Indeed, one of the most telling moments in the interview came when Zell discussed the recent history of the Los Angeles Times, where editor Dean Baquet refused to cut the newsroom staff, as Tribune's corporate bosses had ordered. Asked if such insubordination is ever appropriate, Zell answered simply: "No... You can play or you can go work for somebody else."

Speaking of the newspaper business generally, Zell hinted at a certain degree of ignorance--or at least agnosticism--about its viability in the face of Internet competition: "The question: 'is it a 5-11 alarm fire or is it a brush fire?' If it's a 5-11 fire we're in big trouble."

Meanwhile, under the terms of the deal, Zell won't see any profit unless Tribune's performance improves substantially in the next couple of years. "I'm putting $315 million into this deal, cash. I don't get a nickel return unless the deal is a success to the stockholders," he noted. Most of the risk will be borne by banks and employee stockholders, but given the complex structure of the transaction, Zell could theoretically lose his entire $315 million investment if things go wrong. Doctor remarked: "Given the junk bond ratings of this, there's going to be ever-increasing pressure on every dollar."

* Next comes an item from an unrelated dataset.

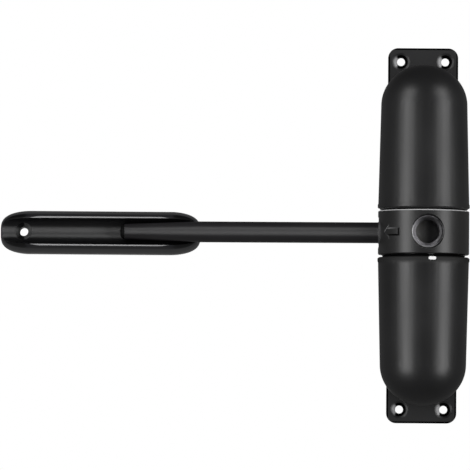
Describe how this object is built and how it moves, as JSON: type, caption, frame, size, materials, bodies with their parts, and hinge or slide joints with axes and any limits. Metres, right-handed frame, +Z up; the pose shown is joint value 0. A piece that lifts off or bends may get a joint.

Finally, recent precedents aren't encouraging, including layoffs at the Philadelphia Inquirer, instituted by new owner Brian Tierney, a former ad executive. Leading a group of investors, Tierney bought The Philadelphia Inquirer, sister paper Philadelphia Daily News and associated online properties like Philly.com for $562 million in May 2006. After promising an end to the philosophy of "cut, cut, cut for short-term profits" that typified corporate ownership, Tierney cut 68 jobs, or about 17% of the newsroom in January.